Bates Gill, a professor at the Australian National University, told CNBC's "The Rundown" on Monday the fact that votes had already been cast meant that replacing Trump as the GOP's presidential candidate was "legally speaking ... nearly impossible."

"Much of the voting has already been done, the absentee voters have already voted for Donald Trump or others ... You can't rescind those votes at this point," Gill said.

"I don't even think the Republican National Committee rules would allow something like that other than [when in] the actual demise, the passing, of the individual at the top of the ticket. I think under the current circumstances it's impossible," he added.

The latest scandal will hurt Trump's chances with undecided voters, Gill said.

Audience member Robin Roy (C) reacts as U.S. Republican presidential candidate Donald Trump greets her at a campaign rally in Lowell, Massachusetts January 4, 2016.
Brian Snyder | Reuters

"This is going to resonate so much more strongly...than the sort of more arcane policy-related issues that seem to coming up and causing a little bit of trouble for Hillary Clinton," he said.

"This is something more visceral, the videos are so much more in your face; clearly, painting Donald Trump in a worse and worse corner. It can't be good for him and any effort try and somehow compare what he has done to what Hillary Clinton has done in relation to Bill Clinton's scandals; it's just not going to wash."

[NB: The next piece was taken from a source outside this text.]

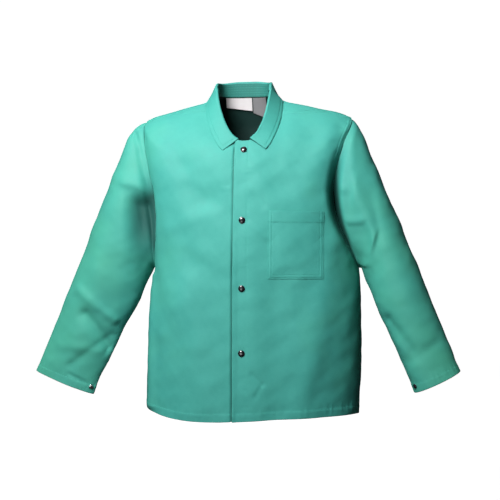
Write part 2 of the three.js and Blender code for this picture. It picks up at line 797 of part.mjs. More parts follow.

Although Trump has previously said he had held off criticizing Clinton's husband, the former U.S. president, over his interactions with women, in the hours before the second presidential debate, at Missouri's Washington University, Trump took the gloves off. At a "debate prep" on Sunday night, Trump appeared with several women who have in the past accused Bill Clinton of sexual misconduct, in an attempt to turn the tables on his rival.

And during the debate, Trump told the audience that no one in politics had been "more abusive to women" than Bill Clinton. Clinton, who was president from 1993 to 2001, was impeached in 1998 by the House of Representatives in relation to his relationship with White House employee Monica Lewinsky.

Emory University's professor of political science, Andra Gillespie, told CNBC that Trump's strategy of claiming the Clintons were not in a moral position to criticize him had worked in the past, but may not continue to be effective at this late stage in the White House race.

"If Bill Clinton were on the ballot, maybe he would have had some traction, but it's Hillary Clinton who is on the ballot and she hasn't been accused of sexual misconduct and she is not the one who has made a stream of racist, misogynistic, anti-Muslim types of statements that fits the larger pattern that the tape that was revealed on Friday revealed," Gillespie told CNBC's "Squawk Box".